Although mergers and acquisitions can help improve these companies' market influence and capability of risk resistance, SOEs still need to attach importance to reform of its internal system and mechanism to engender enterprise vitality, experts noted.

The core of SOE reform is improving management structure, Liang told the Global Times on Tuesday.

Indeed, injecting assets into listed companies, then introducing an independent director system and disclosing information for public supervision can help improve SOE governance to some extent, but it's not the only way toward reform, he said.

If SOEs don't change existing systems and tackle mechanism problems, corporate management and efficiency may decrease after mergers, Xu Baoli, director at the research center of the SASAC, told the Global Times on Monday.

Significant efforts have been made to coordinate and integrate companies after the merger, especially in groups that own many listed subsidiaries, Shen said.

For example, after the merging of Baosteel Group and Wuhan Iron and Steel Co, some low-end capacity needed to be cut, and thus more than 30,000 staff members had to be replaced.

Xu also suggested implementing mixed-ownership reform at the group level rather than at lower corporate levels may further trigger private investors' interests.

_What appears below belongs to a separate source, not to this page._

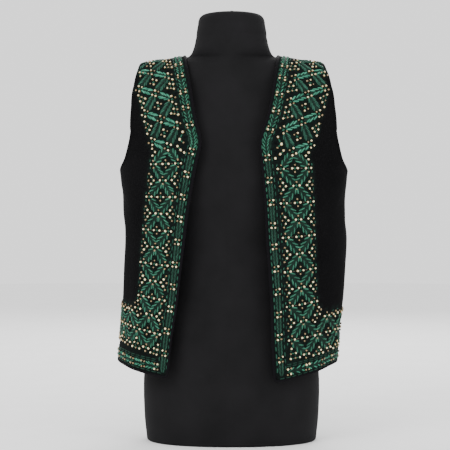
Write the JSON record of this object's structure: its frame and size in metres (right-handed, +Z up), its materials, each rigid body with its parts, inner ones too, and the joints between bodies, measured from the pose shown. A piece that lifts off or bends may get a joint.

In fact, some local governments are already on their way to doing so.

State-owned assets supervision and administration authorities of East China's Jiangxi Province held a promotion conference in Hong Kong in June to encourage private investment in the province's eight SOE reform projects, three of which are group-level mixed-ownership reform, according to a post on the website of the SASAC of Jiangxi.

Five projects related to SOE reform were signed during the event, attracting a total investment of 11 billion yuan, said the post.